Working to protect the Mississippi River and its watershed in the Twin Cities area

Report spells trouble for the Mississippi River Critical Area

New rules for the Critical Area need to protect scenic views of treasured places, like the Mississippi River Gorge between Minneapolis and Saint Paul.

Photo: FMR

The Mississippi River Corridor Critical Area (MRCCA) was established almost 40 years ago to protect and preserve the unique scenic, natural, and cultural features of the 72-mile section of the Mississippi River flowing through the Twin Cities from Dayton to Hastings. A decade later, the corridor was designated a National Park – the Mississippi National River and Recreation Area (MNRRA).

In 2009, the State Legislature decided that the MRCCA program needed to be updated through a state rulemaking process—in part because the outdated standards and guidelines needed to be consistent with the corridor’s national status. When the draft rules were not completed within 18 months, the State Legislature extended the rulemaking authority and required the DNR to submit a report on their progress by January 15, 2014.

While the DNR report to the legislature provides some suggestions for actions that are positive for the river, the majority of the report describes how some of the rules from the 2010 draft will be rolled back or even eliminated in response to local government concerns. These changes put numerous public resources at risk, including the scenic integrity of the corridor.

A number of changes were made to the law in 2013, including the requirement that the DNR consult with local governments before resuming the rulemaking process. The report focuses on this and other minor changes that were made to the Critical Area law in 2013, but in doing so, it fails to address some of the core purposes and components of the statute that were unchanged. The most troublesome part of the report is the DNR’s stated goal to limit regulations that protect scenic views and vistas because they do not fit within the DNR’s core mission to protect natural resources. This approach is not in keeping with the law’s purpose statement, which requires the MRCCA be managed to “conserve the scenic, environmental, recreational, mineral, economic, cultural and historic resources and functions of the river corridor” (§116G.15, subd. 2).
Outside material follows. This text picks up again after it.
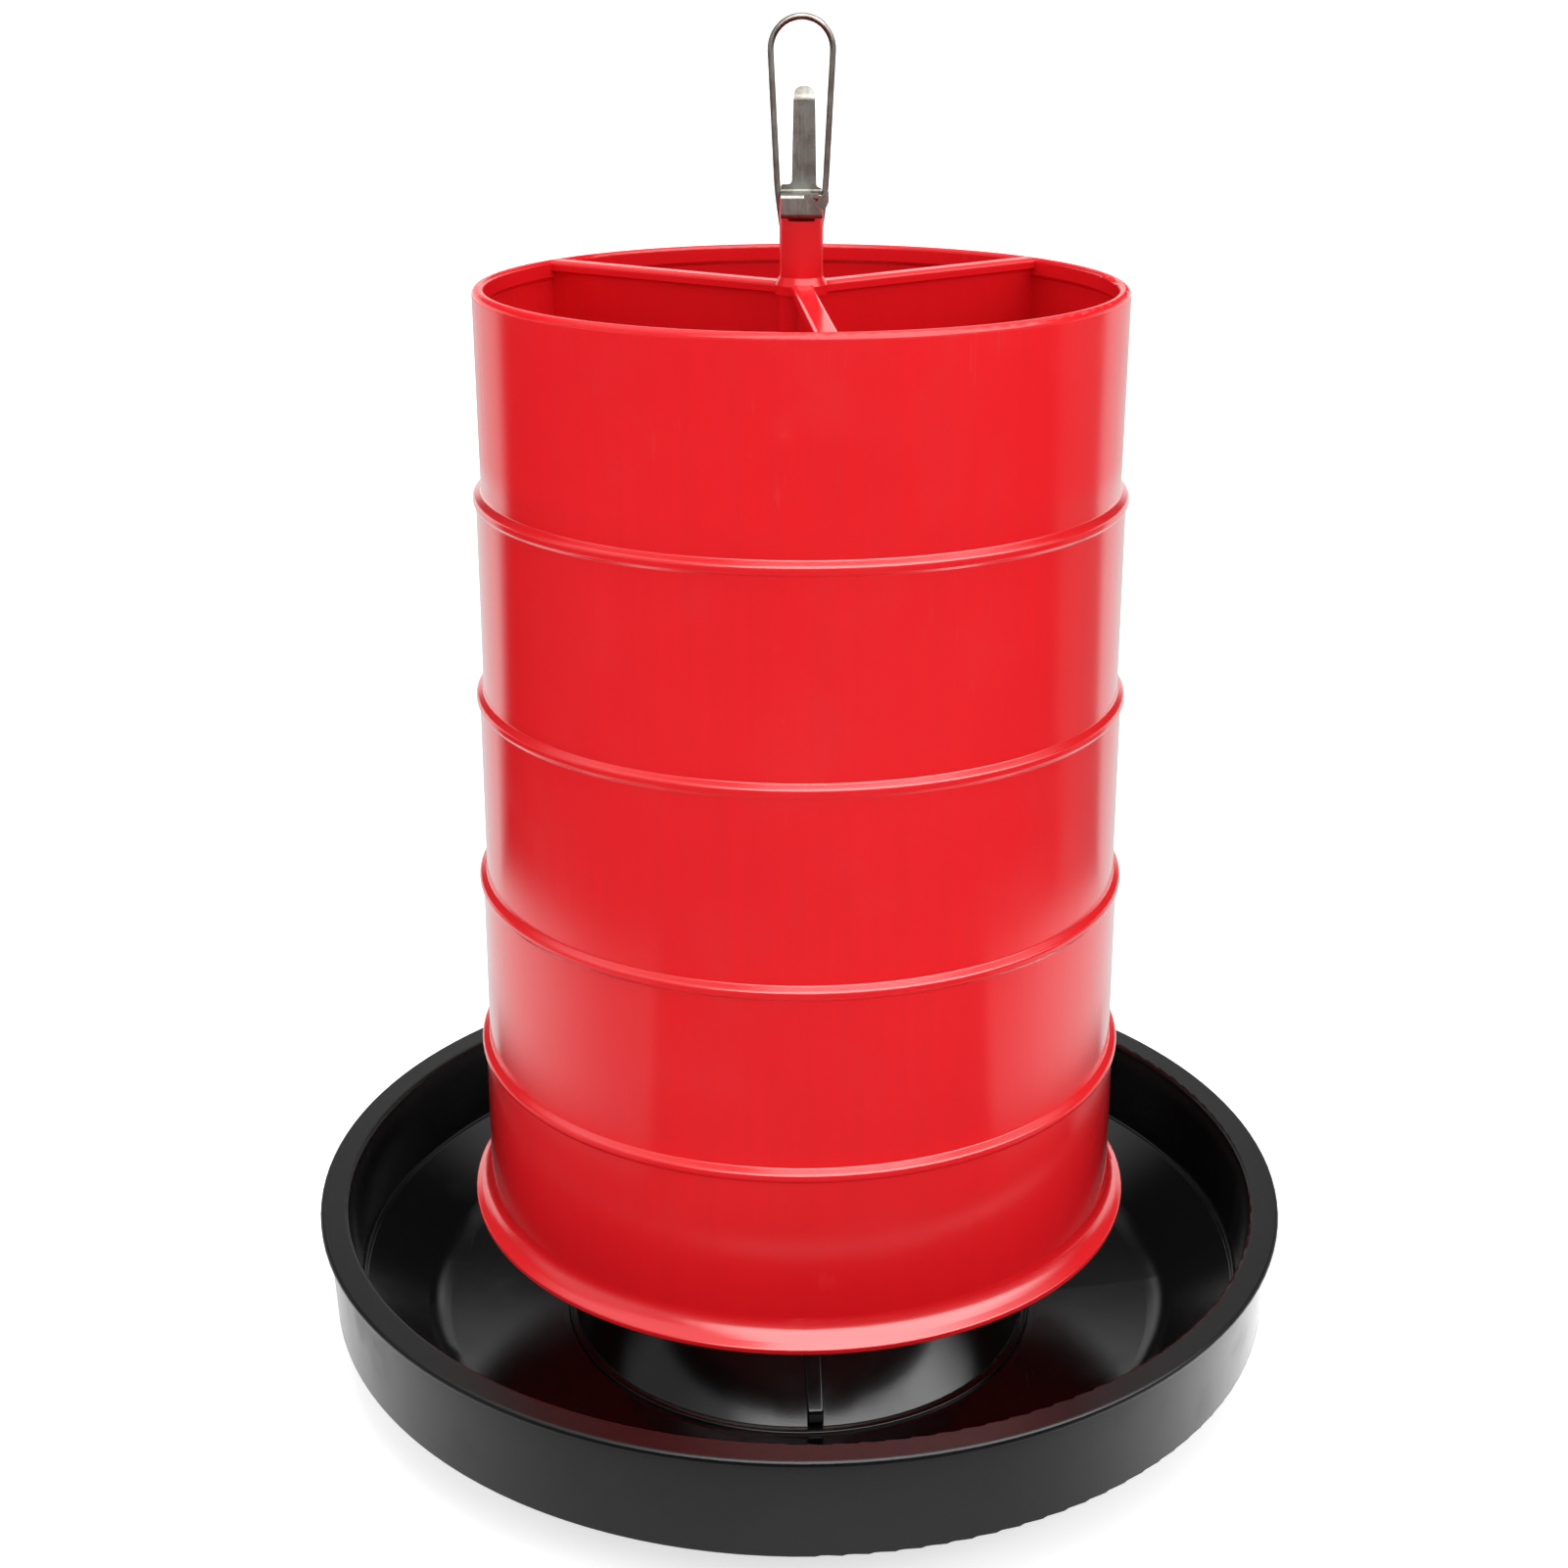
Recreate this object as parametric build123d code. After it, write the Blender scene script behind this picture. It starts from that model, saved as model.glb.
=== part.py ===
from build123d import *
from math import atan, sin
import os

# Hanging poultry feeder: a red stepped hopper over a black pan, both carried by one bent wire.
# Millimetres, +Z up. The origin is the centre of the pan's foot ring, where the feeder stands.
# The front of the feeder faces -Y. Outlines are written as corners: across, up, rounding.

# Pan
pan_radius = 190.0
pan_height = 64.0
pan_wall = 3.0
rim_width = 10.8
rim_plate = 3.0
skirt_inset = 2.6
skirt_draft = 1.5
skirt_bottom = 22.5
ledge_height = 29.6
ledge_radius = 175.6
ledge_width = 1.8
bowl_corner_radius = 146.8
bowl_corner_height = 10.8
bowl_fillet = 20.0
floor_edge_radius = 97.0
floor_edge_height = 3.8
foot_ring_radius = 104.0

# Cone in the middle of the pan
cone_base_radius = 91.0
cone_crown_radius = 19.0
cone_crown_height = 76.0
cone_bead_radius = 93.8
cone_bead_width = 1.8
cone_bead_height = 1.1
rib_width = 6.2
rib_stand = 7.0
rib_skin = 2.0
rib_rounding = 1.0
rib_angles = (273.7, 33.7, 153.7)

# Hopper
hopper_top = 415.6
hopper_foot = 62.6
top_radius = 114.5
hopper_wall = 2.8
rim_thickness = 4.2
rim_depth = 6.0
ring_heights = (342.7, 269.3, 198.2, 130.1)
ring_step = 1.95
ring_stand = 1.0
ring_half_height = 2.4
section_draft = 0.5
foot_radius = 129.2
foot_flare = 6.4
foot_lip = 2.2

# Spider and column
arm_angles = (273.7, 38.5, 145.8)
arm_width = 7.6
arm_flange = 3.6
arm_web = 3.0
arm_depth = 45.0
arm_hub_rounding = 20.0
column_radius = 7.75
column_bore = 6.4
column_top = 444.6
column_bottom = 366.0
column_root = 1.4
column_slot_width = 2.9
column_slot_bottom = 417.5
hook_window_width = 9.0
hook_window_bottom = 437.0
hook_window_top = 440.2

# Hanging wire
wire_radius = 1.1
wire_clearance = 0.35
leg_half_gap = 4.7
leg_bend_height = 421.0
mouth_half_gap = 8.3
mouth_height = 447.0
loop_half_width = 11.1
loop_height = 503.5
loop_rounding = 10.6
wire_hook_reach = 13.5
wire_hook_height = 68.6
wire_bend = 3.0

# Locking plate
sheet = 1.2
plate_height = 445.4
plate_half_width = 7.1
fold_rounding = 0.75
flap_y = -8.75
flap_right = 7.2
hook_height = 438.6
hook_end_y = -5.4
hook_half_width = 4.0
notch_front_y = -1.8
notch_back_y = 2.6
neck_half_width = 3.1
tongue_y = 5.8
tongue_shift = 0.95
tongue_base_left = 448.2
tongue_base_right = 447.0
tongue_root_rounding = 1.4
plate_rounding = 0.8
tongue_low_half_width = 4.3
tongue_top_half_width = 3.65
tongue_top = 480.0
tongue_tip_back = 2.4
tongue_tip_drop = 3.0

# The plate's ear: a strip that dips past the flap's corner, then rises before the right leg
ear_root = 2.2
ear_dip = (4.9, 442.8)
ear_tip = (8.7, 446.5)
ear_back_y = -1.95
ear_dip_back_y = -6.9
ear_root_back_y = -8.1
ear_bend = 0.8
ear_lip = ((4.9, 442.6), (8.9, 446.8), (9.3, 445.7), (9.3, 443.7), (8.3, 441.5), (7.8, 440.3), (6.3, 441.8))
flap_cut = ((7.2, 440.35), (4.55, 443.1), (2.2, 445.6))

# Washer under the pan's crown
washer_radius = 15.0
washer_thickness = 1.5


def outline(*corners):
    """A closed flat face from corners given as across, up, rounding."""
    points = [(across, up) for across, up, rounding in corners]
    roundings = [rounding for across, up, rounding in corners]
    return make_face(FilletPolyline(*points, radius=roundings, close=True))


def turned(*corners):
    """A solid of revolution about Z from corners given as radius, height, rounding."""
    return revolve(Plane.XZ * outline(*corners), Axis.Z)


def around(solid, angles):
    """Copies of a shape that points along +X, turned to each angle about Z."""
    return [Rot(Z=angle) * solid for angle in angles]


def block(x_range, y_range, z_range):
    """A box between two limits on each axis."""
    size = [high - low for low, high in (x_range, y_range, z_range)]
    middle = [(high + low) / 2 for low, high in (x_range, y_range, z_range)]
    return Pos(*middle) * Box(*size)


def wire_holes(radius, z_range):
    """Two upright cylinders where the wire's legs pass."""
    low, high = z_range
    hole = Pos(0, 0, (low + high) / 2) * Cylinder(radius, high - low)
    return [Pos(leg_half_gap, 0, 0) * hole, Pos(-leg_half_gap, 0, 0) * hole]


def cone_slope():
    """Rise over run of the pan's cone."""
    return (cone_crown_height - floor_edge_height) / (cone_base_radius - cone_crown_radius)


def rib_edge(inset):
    """The rib's outer corners, drawn in by an inset: foot, shoulder and crest."""
    end = cone_base_radius - inset
    shoulder = floor_edge_height + rib_stand - inset
    top = cone_crown_height - inset
    crest = end - (top - shoulder) / cone_slope()
    return end, shoulder, crest, top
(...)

Specifically, the report states: “The rules will focus more on measures to protect shore and bluff impact zones and other primary conservation areas within the MRCCA, because these measures best protect and enhance water quality and aquatic and terrestrial habitat and can be administered cost-effectively. The rules will focus less on land use, building height, lot size, and visibility of structures; while these measures are still important, they are not as important from a resource protection standpoint and are better left to the expertise in each local government, particularly in areas that are already intensively developed.” (MRCCA 2014 Report, p. 6).

In other words, the DNR states that it will focus only on those resources that fit its mission. Yet John Anfinson, of the National Park Service, points out that State law requires the DNR to write rules to protect all the unique and significant resources of the river corridor, including scenic views as well as cultural and historic features. “The DNR cannot unilaterally abdicate responsibility for some and keep others because they don’t fit the agency’s mission. State law says they must write rules to protect all the unique and significant resources of the river corridor, including scenic views” says Anfinson.

Other concerns about the report include the DNR’s intent to change district boundaries, reduce structure setbacks, simplify vegetation management standards and reduce open space dedication requirements. On a positive note, the report suggests changing Metropolitan Council policy to include local critical area plans among the required components of comprehensive plans for corridor municipalities.

“We believe the remaining scenic resources of the Mississippi River in the Twin Cities are worth protecting and we think that’s what Minnesotans want too” said Whitney Clark, FMR executive director.

The report provides a glimpse of the changes being made to the draft rules, which are still on track to be released to the public with an official call for comments in March. It will be extremely important for citizens and other stakeholders to weigh in when the rules are released, to ensure that the public values of the river are given the protection they deserve.